--- EXERCISE INPUTS ---
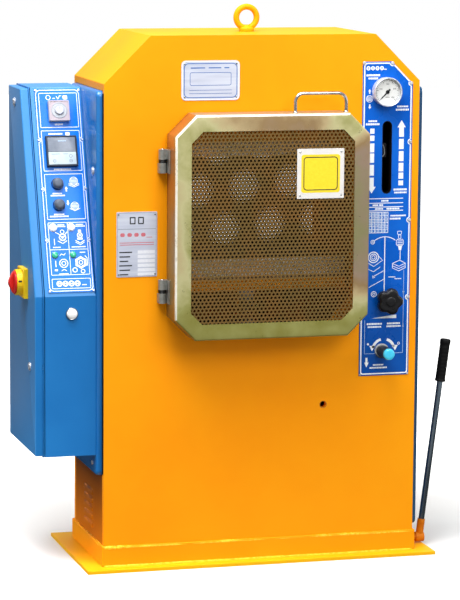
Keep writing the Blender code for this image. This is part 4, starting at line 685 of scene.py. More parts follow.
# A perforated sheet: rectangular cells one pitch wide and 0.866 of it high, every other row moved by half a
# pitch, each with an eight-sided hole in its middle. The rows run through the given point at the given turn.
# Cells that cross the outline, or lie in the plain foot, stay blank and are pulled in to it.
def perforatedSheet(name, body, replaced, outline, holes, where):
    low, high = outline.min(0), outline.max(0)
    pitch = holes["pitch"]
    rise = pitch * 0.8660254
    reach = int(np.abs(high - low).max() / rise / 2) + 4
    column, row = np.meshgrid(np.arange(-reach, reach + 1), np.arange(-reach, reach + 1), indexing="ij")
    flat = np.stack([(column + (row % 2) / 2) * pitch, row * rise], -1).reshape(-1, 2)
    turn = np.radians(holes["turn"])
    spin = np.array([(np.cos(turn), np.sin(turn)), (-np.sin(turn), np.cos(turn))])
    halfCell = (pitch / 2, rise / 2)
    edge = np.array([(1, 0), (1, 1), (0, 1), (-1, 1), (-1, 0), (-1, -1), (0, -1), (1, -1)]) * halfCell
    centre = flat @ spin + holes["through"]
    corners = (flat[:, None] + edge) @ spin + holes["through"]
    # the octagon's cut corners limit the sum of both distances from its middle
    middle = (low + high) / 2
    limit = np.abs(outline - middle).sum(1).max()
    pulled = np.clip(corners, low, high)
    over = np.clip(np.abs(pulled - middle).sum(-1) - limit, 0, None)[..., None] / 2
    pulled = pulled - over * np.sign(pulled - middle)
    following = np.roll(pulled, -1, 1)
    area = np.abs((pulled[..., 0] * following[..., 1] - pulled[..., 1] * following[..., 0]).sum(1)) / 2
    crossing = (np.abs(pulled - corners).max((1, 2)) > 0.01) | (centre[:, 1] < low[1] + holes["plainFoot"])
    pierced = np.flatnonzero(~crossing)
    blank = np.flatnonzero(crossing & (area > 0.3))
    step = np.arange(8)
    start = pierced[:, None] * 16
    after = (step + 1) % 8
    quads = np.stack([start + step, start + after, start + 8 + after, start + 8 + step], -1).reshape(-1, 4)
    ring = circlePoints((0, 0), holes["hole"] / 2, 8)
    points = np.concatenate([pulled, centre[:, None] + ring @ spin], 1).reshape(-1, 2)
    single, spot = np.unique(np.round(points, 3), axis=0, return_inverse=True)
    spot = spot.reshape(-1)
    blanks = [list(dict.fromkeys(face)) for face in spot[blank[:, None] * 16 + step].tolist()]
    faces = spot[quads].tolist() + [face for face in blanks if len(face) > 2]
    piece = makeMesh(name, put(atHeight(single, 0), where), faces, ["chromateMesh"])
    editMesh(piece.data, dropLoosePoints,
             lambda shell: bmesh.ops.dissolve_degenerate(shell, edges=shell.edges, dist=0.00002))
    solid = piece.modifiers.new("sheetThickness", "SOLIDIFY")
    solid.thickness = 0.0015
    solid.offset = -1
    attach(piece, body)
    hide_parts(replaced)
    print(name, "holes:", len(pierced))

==

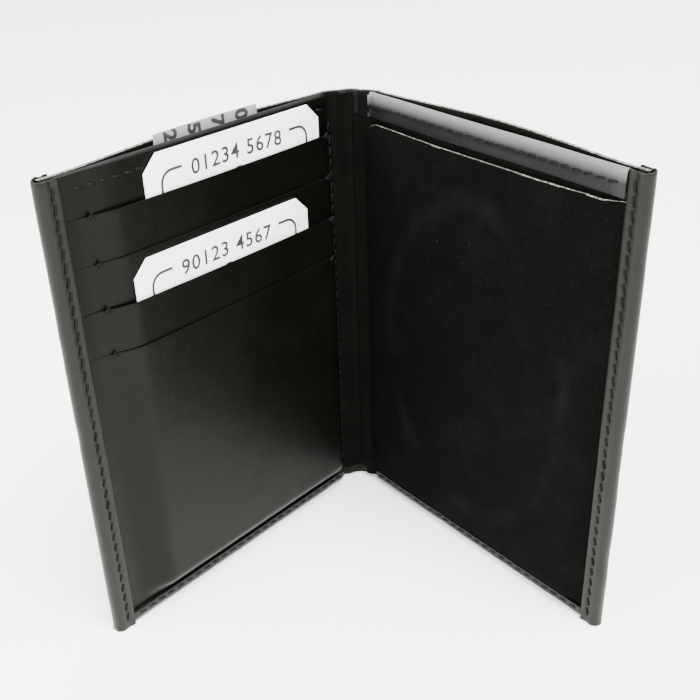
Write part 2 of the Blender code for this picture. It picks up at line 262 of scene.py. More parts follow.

--- WRITTEN TASK ---
Copy every line that contains the string "More".

--- FINISHED TASK ---
Keep writing the Blender code for this image. This is part 4, starting at line 685 of scene.py. More parts follow.
Write part 2 of the Blender code for this picture. It picks up at line 262 of scene.py. More parts follow.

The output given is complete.